> **STATED EXERCISE**:
Gather every line that includes the word "bends", please.

-------- THE RECORDS --------

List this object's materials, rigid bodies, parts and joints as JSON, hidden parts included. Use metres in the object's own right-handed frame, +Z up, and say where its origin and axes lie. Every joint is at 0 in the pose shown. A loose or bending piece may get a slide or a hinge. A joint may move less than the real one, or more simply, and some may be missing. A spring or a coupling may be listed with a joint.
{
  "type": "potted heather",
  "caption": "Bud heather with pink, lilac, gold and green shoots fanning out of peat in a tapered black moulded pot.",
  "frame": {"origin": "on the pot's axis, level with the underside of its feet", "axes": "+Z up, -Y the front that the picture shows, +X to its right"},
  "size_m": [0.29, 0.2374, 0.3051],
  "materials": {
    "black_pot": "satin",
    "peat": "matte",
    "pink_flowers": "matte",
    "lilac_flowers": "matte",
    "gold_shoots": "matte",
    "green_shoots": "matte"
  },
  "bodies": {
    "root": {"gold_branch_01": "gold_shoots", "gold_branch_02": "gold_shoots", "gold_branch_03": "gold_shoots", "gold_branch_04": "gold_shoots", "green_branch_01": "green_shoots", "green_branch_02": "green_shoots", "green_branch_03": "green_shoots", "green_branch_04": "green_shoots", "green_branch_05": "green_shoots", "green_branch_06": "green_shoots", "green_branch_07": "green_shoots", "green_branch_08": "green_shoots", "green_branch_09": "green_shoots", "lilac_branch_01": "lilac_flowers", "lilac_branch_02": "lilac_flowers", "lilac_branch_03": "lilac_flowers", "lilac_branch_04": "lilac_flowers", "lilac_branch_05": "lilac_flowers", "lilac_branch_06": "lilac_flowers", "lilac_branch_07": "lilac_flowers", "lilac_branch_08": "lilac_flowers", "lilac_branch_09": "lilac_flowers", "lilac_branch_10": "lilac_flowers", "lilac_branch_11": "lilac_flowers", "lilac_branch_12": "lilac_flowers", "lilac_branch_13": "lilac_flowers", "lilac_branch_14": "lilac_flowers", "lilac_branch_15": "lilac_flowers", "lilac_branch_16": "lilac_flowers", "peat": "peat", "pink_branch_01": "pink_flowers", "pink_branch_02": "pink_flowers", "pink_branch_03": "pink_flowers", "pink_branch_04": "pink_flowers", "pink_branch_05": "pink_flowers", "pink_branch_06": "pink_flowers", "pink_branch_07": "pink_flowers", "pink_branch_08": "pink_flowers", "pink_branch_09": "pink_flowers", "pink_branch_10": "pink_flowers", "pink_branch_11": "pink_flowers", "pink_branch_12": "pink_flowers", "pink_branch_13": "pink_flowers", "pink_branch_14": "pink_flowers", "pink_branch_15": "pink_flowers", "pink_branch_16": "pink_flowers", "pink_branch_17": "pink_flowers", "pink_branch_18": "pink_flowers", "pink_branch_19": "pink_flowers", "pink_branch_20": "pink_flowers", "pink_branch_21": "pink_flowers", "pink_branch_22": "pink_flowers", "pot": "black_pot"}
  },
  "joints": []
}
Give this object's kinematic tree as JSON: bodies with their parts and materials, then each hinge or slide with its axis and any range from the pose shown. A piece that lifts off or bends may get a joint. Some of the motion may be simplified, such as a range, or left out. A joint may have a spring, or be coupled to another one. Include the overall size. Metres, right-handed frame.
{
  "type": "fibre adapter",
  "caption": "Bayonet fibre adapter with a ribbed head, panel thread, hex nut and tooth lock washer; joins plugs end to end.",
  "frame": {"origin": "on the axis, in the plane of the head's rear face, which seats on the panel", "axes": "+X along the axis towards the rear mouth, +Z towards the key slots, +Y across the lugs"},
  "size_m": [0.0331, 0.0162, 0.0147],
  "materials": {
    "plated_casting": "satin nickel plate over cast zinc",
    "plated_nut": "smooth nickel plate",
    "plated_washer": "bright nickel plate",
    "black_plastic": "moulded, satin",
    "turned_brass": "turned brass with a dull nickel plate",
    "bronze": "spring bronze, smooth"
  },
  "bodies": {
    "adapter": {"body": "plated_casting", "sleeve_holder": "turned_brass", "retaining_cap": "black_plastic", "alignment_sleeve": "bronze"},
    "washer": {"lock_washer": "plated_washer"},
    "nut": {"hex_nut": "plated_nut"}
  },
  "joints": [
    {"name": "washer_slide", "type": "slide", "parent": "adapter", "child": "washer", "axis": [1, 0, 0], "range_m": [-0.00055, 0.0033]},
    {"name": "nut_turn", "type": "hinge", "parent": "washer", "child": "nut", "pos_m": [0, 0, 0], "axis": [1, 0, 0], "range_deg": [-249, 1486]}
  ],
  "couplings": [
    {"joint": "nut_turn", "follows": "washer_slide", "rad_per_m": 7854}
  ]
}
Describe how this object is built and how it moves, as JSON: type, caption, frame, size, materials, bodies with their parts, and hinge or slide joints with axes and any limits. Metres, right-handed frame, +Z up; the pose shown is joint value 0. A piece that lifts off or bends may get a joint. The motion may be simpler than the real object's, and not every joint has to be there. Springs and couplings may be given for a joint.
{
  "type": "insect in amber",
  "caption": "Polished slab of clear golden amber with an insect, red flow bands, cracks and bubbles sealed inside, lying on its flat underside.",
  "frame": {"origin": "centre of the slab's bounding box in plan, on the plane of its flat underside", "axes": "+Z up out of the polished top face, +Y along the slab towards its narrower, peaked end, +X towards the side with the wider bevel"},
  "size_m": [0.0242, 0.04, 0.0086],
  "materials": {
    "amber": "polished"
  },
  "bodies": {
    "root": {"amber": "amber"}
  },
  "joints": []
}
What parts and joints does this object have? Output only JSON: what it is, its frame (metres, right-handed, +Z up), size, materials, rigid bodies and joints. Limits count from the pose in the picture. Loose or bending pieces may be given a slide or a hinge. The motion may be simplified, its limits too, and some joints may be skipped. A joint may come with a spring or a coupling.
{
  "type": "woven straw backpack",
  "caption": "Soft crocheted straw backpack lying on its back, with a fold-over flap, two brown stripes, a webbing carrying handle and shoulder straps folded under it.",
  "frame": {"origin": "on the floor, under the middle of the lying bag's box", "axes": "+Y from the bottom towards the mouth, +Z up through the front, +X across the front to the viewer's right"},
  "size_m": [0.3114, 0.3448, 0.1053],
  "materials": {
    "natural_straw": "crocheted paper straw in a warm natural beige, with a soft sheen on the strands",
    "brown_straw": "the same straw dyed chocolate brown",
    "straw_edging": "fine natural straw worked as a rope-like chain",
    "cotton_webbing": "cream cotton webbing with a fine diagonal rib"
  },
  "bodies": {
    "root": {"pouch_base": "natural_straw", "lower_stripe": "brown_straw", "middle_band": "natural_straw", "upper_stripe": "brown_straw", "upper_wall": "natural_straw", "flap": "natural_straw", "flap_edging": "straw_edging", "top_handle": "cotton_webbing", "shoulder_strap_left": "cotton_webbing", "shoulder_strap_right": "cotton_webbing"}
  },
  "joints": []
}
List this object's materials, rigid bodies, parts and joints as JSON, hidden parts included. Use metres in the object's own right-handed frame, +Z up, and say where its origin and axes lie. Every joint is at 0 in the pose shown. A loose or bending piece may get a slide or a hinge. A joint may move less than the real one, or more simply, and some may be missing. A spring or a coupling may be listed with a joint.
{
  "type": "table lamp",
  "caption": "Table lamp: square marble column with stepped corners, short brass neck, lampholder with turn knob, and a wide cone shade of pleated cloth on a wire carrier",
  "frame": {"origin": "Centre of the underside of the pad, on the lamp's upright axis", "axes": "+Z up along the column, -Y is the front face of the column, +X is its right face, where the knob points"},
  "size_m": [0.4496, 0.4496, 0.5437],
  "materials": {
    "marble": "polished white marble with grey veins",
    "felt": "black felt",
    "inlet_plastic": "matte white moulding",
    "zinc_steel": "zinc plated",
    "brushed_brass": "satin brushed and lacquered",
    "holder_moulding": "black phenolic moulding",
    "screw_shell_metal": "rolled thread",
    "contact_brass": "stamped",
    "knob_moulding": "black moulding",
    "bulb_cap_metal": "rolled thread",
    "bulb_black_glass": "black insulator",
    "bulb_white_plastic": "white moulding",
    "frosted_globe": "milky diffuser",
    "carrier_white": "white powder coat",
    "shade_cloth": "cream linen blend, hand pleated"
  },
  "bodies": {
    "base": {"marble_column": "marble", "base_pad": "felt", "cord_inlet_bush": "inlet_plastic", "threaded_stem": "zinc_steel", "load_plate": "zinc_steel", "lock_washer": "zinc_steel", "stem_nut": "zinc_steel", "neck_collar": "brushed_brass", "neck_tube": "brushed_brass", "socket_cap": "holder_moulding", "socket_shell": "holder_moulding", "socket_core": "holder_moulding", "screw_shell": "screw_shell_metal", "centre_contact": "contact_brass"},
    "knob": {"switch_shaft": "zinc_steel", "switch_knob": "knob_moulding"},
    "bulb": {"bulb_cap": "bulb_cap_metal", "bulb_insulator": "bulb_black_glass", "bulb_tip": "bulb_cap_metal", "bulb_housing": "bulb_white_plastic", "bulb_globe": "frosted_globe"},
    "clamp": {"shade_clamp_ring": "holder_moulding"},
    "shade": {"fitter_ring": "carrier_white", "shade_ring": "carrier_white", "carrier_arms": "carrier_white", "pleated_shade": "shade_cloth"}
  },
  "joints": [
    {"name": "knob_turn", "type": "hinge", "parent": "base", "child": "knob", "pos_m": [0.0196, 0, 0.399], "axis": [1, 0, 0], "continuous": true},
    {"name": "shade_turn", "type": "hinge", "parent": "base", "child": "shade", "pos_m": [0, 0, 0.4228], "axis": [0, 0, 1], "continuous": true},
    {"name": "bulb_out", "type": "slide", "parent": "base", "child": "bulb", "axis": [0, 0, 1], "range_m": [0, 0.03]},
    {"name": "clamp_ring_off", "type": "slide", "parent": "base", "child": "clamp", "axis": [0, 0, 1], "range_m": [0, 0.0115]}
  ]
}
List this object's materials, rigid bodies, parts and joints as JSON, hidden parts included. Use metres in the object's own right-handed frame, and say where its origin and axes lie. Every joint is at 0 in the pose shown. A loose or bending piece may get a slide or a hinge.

--------

> **THE RESPONSE**:
Give this object's kinematic tree as JSON: bodies with their parts and materials, then each hinge or slide with its axis and any range from the pose shown. A piece that lifts off or bends may get a joint. Some of the motion may be simplified, such as a range, or left out. A joint may have a spring, or be coupled to another one. Include the overall size. Metres, right-handed frame.
Describe how this object is built and how it moves, as JSON: type, caption, frame, size, materials, bodies with their parts, and hinge or slide joints with axes and any limits. Metres, right-handed frame, +Z up; the pose shown is joint value 0. A piece that lifts off or bends may get a joint. The motion may be simpler than the real object's, and not every joint has to be there. Springs and couplings may be given for a joint.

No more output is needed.